PAUL BURA

Poet,  Broadcaster,  Writer

HERNE BAY
The Little Restaurant on the Prom

          A childhood memoir of life before polio, and immediately after, and my magical childhood           adventures in and out of a wheelchair

Anger

Between these two buildings
Lay the alley where we had the
Showdown with Michael Lee.

My little sister Melly came home with her hands whipped and sore. She was crying. After my spell at Chailey Heritage at aged nine I had learned how to look after myself in the fight stakes. "Who did this to you?" I demanded. She was so upset and weeping that I could hardly hear her. "M.M.Michael Lee," she stammered, "they held me whilst Michael whipped my hands with a branch." "Who are they? I said. "H-H-He's got a gang of boys." "Where are they now?" I felt blind anger for the first time. I sought revenge and I wanted it now! "T.T.They're in the alley by The Divers Arms," she sobbed, "Right!" I said, grabbing my wheelchair. (My wheelchair was a means of support in those far off days and Melly, on the run up to Guy Fawkes Day, used to dress up as a Guy, remaining perfectly still until somebody saw through our ruse and tickled her.) I pushed the chair as fast as my legs would allow. And there they were in the alley as Melly had said. I pushed my chair up to Michael Lee and punched his lights out. One punch was all that it took. Then the others closed in. With my back to the wall and my wheelchair as a weapon fuelled by my anger, I was a force to be reckoned with. Melly had followed me, even my little brother Kevin. Together we saw them off.
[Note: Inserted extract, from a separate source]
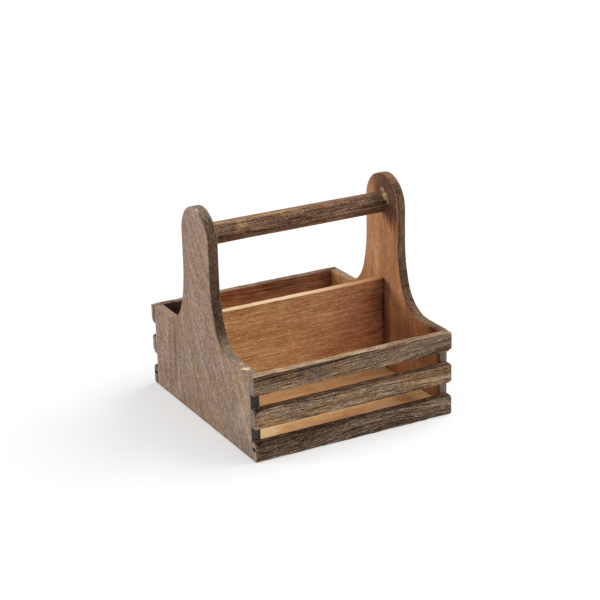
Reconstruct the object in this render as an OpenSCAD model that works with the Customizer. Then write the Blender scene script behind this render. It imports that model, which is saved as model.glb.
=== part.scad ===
// Slatted wooden table caddy with a round handle bar.
//
// Two shaped end panels carry everything. Three slats are pinned over the front
// edges of the panels and three over the rear edges. A floor and a divider stand
// between the panels, and a dowel joins their round tops as the handle.
//
// X runs along the handle, Y from front to rear and Z up, in millimetres. The
// origin is the middle of the footprint, on the table.

/* [Overall] */
// Width over the outer faces of the end panels
caddy_w = 200; // [160:1:320]
// Depth over the outer faces of the slats
caddy_d = 212; // [180:1:300]
// Height to the top of the round panel tops
caddy_h = 203; // [190:1:260]

/* [End panels] */
// Thickness of an end panel
panel_t = 9; // [8:0.5:14]
// Height of the shoulders, level with the top slats
shoulder_h = 80; // [66:1:96]
// Width of the upright and of its round top
upright_w = 56; // [44:1:70]
// How far above the shoulder the upright starts to widen
sweep_h = 64; // [55:1:80]
// Radius of the long arc where the upright starts to widen
sweep_upper_r = 125; // [90:1:160]
// Radius of the short arc that runs out along the shoulder
sweep_lower_r = 36; // [20:1:45]

/* [Slats] */
// Height of a slat
slat_h = 18.5; // [12:0.5:24]
// Thickness of a slat
slat_t = 8; // [6:0.5:12]
// Radius of the worn long edges on a slat's outer face
slat_outer_r = 1.2; // [0.5:0.1:2.8]
// Radius of the long edges on a slat's inner face
slat_inner_r = 0.6; // [0.2:0.1:1.5]

/* [Floor and divider] */
// Height of the floor's underside above the table
floor_z = 5; // [1:0.5:8]
// Thickness of the floor
floor_t = 8; // [5:0.5:10]
// Open joint between each end of the floor and its end panel
floor_joint = 0.4; // [0.1:0.1:0.9]
// Thickness of the divider
divider_t = 8; // [5:0.5:14]
// Height of the divider above the floor
divider_h = 89; // [50:1:110]
// Radius of the divider's two top edges
divider_edge_r = 0.8; // [0.2:0.1:2]

/* [Handle] */
// Diameter of the handle dowel
dowel_d = 20; // [14:0.5:28]
// How far the handle is above the centre of the round panel tops
handle_rise = 1; // [0:0.5:4]
// Depth of the blind socket in each end panel
socket_depth = 5; // [3:0.5:6]
// Glue gap round the dowel in its sockets, on the radius
dowel_gap = 0.1; // [0.05:0.05:0.3]

/* [Brads] */
// Diameter of a headless brad
brad_d = 1.2; // [0.8:0.1:1.8]
// Length of a brad
brad_l = 18; // [12:0.5:25]
// How far a brad is sunk below the slat's face
brad_sink = 1.2; // [0.5:0.1:2.5]
// Gap round a brad in its hole, on the radius
brad_gap = 0.05; // [0.02:0.01:0.2]

/* [Pin holes] */
// Diameter of the blind hole in the left end of each bottom slat
end_hole_d = 1.8; // [1:0.1:3]
// Depth of that hole
end_hole_depth = 6; // [2:0.5:12]

/* [Hidden] */

// Signs of the sides along X and Y
LEFT = -1;
RIGHT = 1;
FRONT = -1;
REAR = 1;

// Facets of a full round, and of one short arc in an outline
$fn = 96;
arc_steps = 14;
// How far a cutter passes a face that it cuts through
through = 1;

// The panels stand between the front and the rear slats
panel_d = caddy_d - 2 * slat_t;
inner_w = caddy_w - 2 * panel_t;
round_top_z = caddy_h - upright_w / 2;
handle_z = round_top_z + handle_rise;
floor_top = floor_z + floor_t;
// Slats share the height of the shoulder, with equal gaps between them
slat_pitch = (shoulder_h - slat_h) / 2;
slat_z = [0, slat_pitch, 2 * slat_pitch];
// Where each slat's brads enter, from the bottom slat up, as a share of its height
brad_share = [0.5, 0.18, 0.61];
// How far up its slat the blind end hole is, as a share of the slat's height
end_hole_share = 0.6;
// Brads enter the middle of a panel's edge
brad_x = caddy_w / 2 - panel_t / 2;

// Centre of the long upper arc and of the short lower arc of a shoulder's sweep.
// The arcs touch where the line through both centres meets them.
upper_y = upright_w / 2 + sweep_upper_r;
upper_z = shoulder_h + sweep_h;
lower_z = shoulder_h + sweep_lower_r;
centres = sweep_upper_r - sweep_lower_r;
lower_y = upper_y - sqrt(pow(centres, 2) - pow(upper_z - lower_z, 2));
touch_angle = 180 + asin((upper_z - lower_z) / centres);

// Points along an arc of radius r, from angle a0 to angle a1
function arc(centre_y, centre_z, r, a0, a1) = [
    for (i = [0 : arc_steps])
        let (a = a0 + (a1 - a0) * i / arc_steps)
            [centre_y + r * cos(a), centre_z + r * sin(a)]
];

// Turns a drawing made in Y and Z into a board that runs along X
module board(from_x, length) {
    translate([from_x, 0, 0])
        rotate([90, 0, 90])
            linear_extrude(height = length)
                children();
}

// Points of an end panel's rear edge, from the foot up to the round top
rear_edge = concat(
    [[panel_d / 2, 0], [panel_d / 2, shoulder_h]],
    arc(lower_y, lower_z, sweep_lower_r, 270, touch_angle),
    arc(upper_y, upper_z, sweep_upper_r, touch_angle, 180),
    [[upright_w / 2, round_top_z]]
);
edge_last = len(rear_edge) - 1;
front_edge = [for (i = [0 : edge_last]) let (p = rear_edge[edge_last - i]) [-p[0], p[1]]];

module panel_outline() {
    polygon(concat(rear_edge, front_edge));
    translate([0, round_top_z]) circle(d = upright_w);
}

// Rectangle with its corner at the origin and its upper left and right corners
// and lower corners rounded by their own radii
module eased_rectangle(w, h, r_left, r_right, ease_bottom) {
    difference() {
        square([w, h]);
        translate([0, h]) mirror([0, 1]) corner_waste(r_left);
        translate([w, h]) rotate(180) corner_waste(r_right);
        if (ease_bottom) {
            corner_waste(r_left);
            translate([w, 0]) mirror([1, 0]) corner_waste(r_right);
        }
    }
}

// What a rounded corner at the origin takes off a board that fills X and Y
module corner_waste(r) {
    difference() {
        translate([-through, -through]) square(r + through);
        translate([r, r]) circle(r = r, $fn = 32);
    }
}

// Everything that sits on the front or on the rear, drawn as if on the rear
module on_side(side) {
    if (side == FRONT)
        mirror([0, 1, 0]) children();
    else
        children();
}

// Round bars where a slat's two brads go, from below the slat's face to the tip
module brad_bars(level, d, outer_y) {
    tip_y = caddy_d / 2 - brad_sink - brad_l;
    for (end = [LEFT, RIGHT])
        translate([end * brad_x, outer_y, slat_z[level] + brad_share[level] * slat_h])
            rotate([90, 0, 0])
                cylinder(h = outer_y - tip_y, d = d);
}

// Holes of the brads, open at the slat's face
module brad_holes(level) {
    brad_bars(level, brad_d + 2 * brad_gap, caddy_d / 2 + through);
}

// End panel with its dowel socket on the inner face and brad holes in its edges
module end_panel(side) {
    socket_x = inner_w / 2 + socket_depth;
    difference() {
        board(side == LEFT ? -caddy_w / 2 : inner_w / 2, panel_t) panel_outline();
        translate([side * socket_x, 0, handle_z])
            rotate([0, -side * 90, 0])
                cylinder(h = socket_depth + through, d = dowel_d + 2 * dowel_gap);
        for (face = [FRONT, REAR], level = [0 : 2])
            on_side(face) brad_holes(level);
    }
}

// Slat on the front or the rear, at level 0, 1 or 2 from the table up
module slat(side, level) {
    on_side(side)
        difference() {
            translate([0, panel_d / 2, slat_z[level]])
                board(-caddy_w / 2, caddy_w)
                    eased_rectangle(slat_t, slat_h, slat_inner_r, slat_outer_r, true);
            brad_holes(level);
            if (level == 0)
                translate([-caddy_w / 2 - through, caddy_d / 2 - slat_t / 2,
                        end_hole_share * slat_h])
                    rotate([0, 90, 0])
                        cylinder(h = end_hole_depth + through, d = end_hole_d);
        }
}

module slat_brads(side) {
    on_side(side)
        for (level = [0 : 2])
            brad_bars(level, brad_d, caddy_d / 2 - brad_sink);
}

module left_end_panel() color("#9d8878") end_panel(LEFT);

module right_end_panel() color("#a87850") end_panel(RIGHT);

// Floor between the panels and between the bottom slats
module floor_panel() color("#dba66b")
    translate([-inner_w / 2 + floor_joint, -panel_d / 2, floor_z])
        cube([inner_w - 2 * floor_joint, panel_d, floor_t]);

// Divider that stands on the floor, halfway between front and rear
module divider() color("#a87450")
    translate([0, -divider_t / 2, floor_top])
        board(-inner_w / 2, inner_w)
            eased_rectangle(divider_t, divider_h, divider_edge_r, divider_edge_r, false);

// Dowel that ends on the bottoms of both sockets
module handle_dowel() color("#6b4a33")
    translate([-inner_w / 2 - socket_depth, 0, handle_z])
        rotate([0, 90, 0])
            cylinder(h = inner_w + 2 * socket_depth, d = dowel_d);

module front_slat_bottom() color("#5f4f41") slat(FRONT, 0);

module front_slat_middle() color("#6a5747") slat(FRONT, 1);

module front_slat_top() color("#655343") slat(FRONT, 2);

module rear_slat_bottom() color("#5f4f41") slat(REAR, 0);

module rear_slat_middle() color("#6a5747") slat(REAR, 1);

module rear_slat_top() color("#655343") slat(REAR, 2);

module front_slat_brads() color("#77716b") slat_brads(FRONT);

module rear_slat_brads() color("#77716b") slat_brads(REAR);

left_end_panel();
right_end_panel();
floor_panel();
divider();
handle_dowel();
front_slat_bottom();
front_slat_middle();
front_slat_top();
rear_slat_bottom();
rear_slat_middle();
rear_slat_top();
front_slat_brads();
rear_slat_brads();
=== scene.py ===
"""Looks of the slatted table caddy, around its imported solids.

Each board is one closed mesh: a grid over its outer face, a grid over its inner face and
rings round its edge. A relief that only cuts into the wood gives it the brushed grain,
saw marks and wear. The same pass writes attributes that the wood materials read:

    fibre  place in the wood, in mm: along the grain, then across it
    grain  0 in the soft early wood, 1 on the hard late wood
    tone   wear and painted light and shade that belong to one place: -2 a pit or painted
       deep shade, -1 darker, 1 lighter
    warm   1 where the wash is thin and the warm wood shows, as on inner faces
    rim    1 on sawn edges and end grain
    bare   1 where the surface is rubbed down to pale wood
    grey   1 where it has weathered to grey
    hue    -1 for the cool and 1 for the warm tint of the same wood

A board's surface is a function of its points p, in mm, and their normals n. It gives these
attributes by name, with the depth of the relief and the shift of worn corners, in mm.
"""

import itertools
import math

import bpy
import numpy as np
from mathutils import Matrix, Vector


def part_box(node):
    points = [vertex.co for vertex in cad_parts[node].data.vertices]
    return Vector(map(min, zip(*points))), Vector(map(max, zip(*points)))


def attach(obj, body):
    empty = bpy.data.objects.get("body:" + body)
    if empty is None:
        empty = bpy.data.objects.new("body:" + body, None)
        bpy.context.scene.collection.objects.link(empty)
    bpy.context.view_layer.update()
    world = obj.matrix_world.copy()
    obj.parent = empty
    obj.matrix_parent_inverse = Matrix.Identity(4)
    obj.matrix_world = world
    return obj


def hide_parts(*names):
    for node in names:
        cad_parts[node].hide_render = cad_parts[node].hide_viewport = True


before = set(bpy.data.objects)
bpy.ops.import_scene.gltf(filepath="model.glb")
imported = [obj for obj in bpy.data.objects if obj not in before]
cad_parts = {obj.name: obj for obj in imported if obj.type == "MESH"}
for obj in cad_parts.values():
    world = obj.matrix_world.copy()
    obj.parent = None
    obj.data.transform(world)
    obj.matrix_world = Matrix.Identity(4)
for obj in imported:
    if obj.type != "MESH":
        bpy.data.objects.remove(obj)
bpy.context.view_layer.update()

MM = 0.001
X, Y, Z = 0, 1, 2
LEFT, RIGHT = -1, 1
FRONT, REAR = -1, 1


def box_mm(node):
    low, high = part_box(node)
    return np.array(low) / MM, np.array(high) / MM


# Centre and radius of the handle, in mm
dowel_low, dowel_high = box_mm("handle_dowel")
HANDLE_Z = (dowel_low[Z] + dowel_high[Z]) / 2
HANDLE_R = (dowel_high[Z] - dowel_low[Z]) / 2

# Outline of an end panel, in mm
UPRIGHT_W = 56.0
SHOULDER_Z = 80.0
SWEEP_H = 64.0
SWEEP_UPPER_R = 125.0
SWEEP_LOWER_R = 36.0

# Headless brads: where they enter each slat, from the bottom slat up, as a share of its
# height. Their radius and place, and the pits over them, in mm.
BRAD_SHARE = (0.5, 0.18, 0.61)
BRAD_R = 0.6
BRAD_X = box_mm("front_slat_brads")[1][X] - BRAD_R
BRAD_PIT_R = 0.75
BRAD_PIT_DEPTH = 1.25
BRAD_PIT_EASE = 0.15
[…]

On making our slow way down the alley, puffed up with pride that I had succeeded in my quest for revenge, Michael Lee reappeared. This time he had an iron bar in one hand and two stones in the other. "Right, Bura," he snarled, "nobody does that to me, Nobody!"

"I just did", I said, "and what are you going to do about it: an iron bar and stones against these bare hands?"

It was like something out of a film. I was taking on the role of John Wayne, or someone like him. It just came out of me. I then turned my back on him and we kept on walking, pushing my wheelchair. The two stones just missed us but we kept on walking. On that day we could have taken on the world!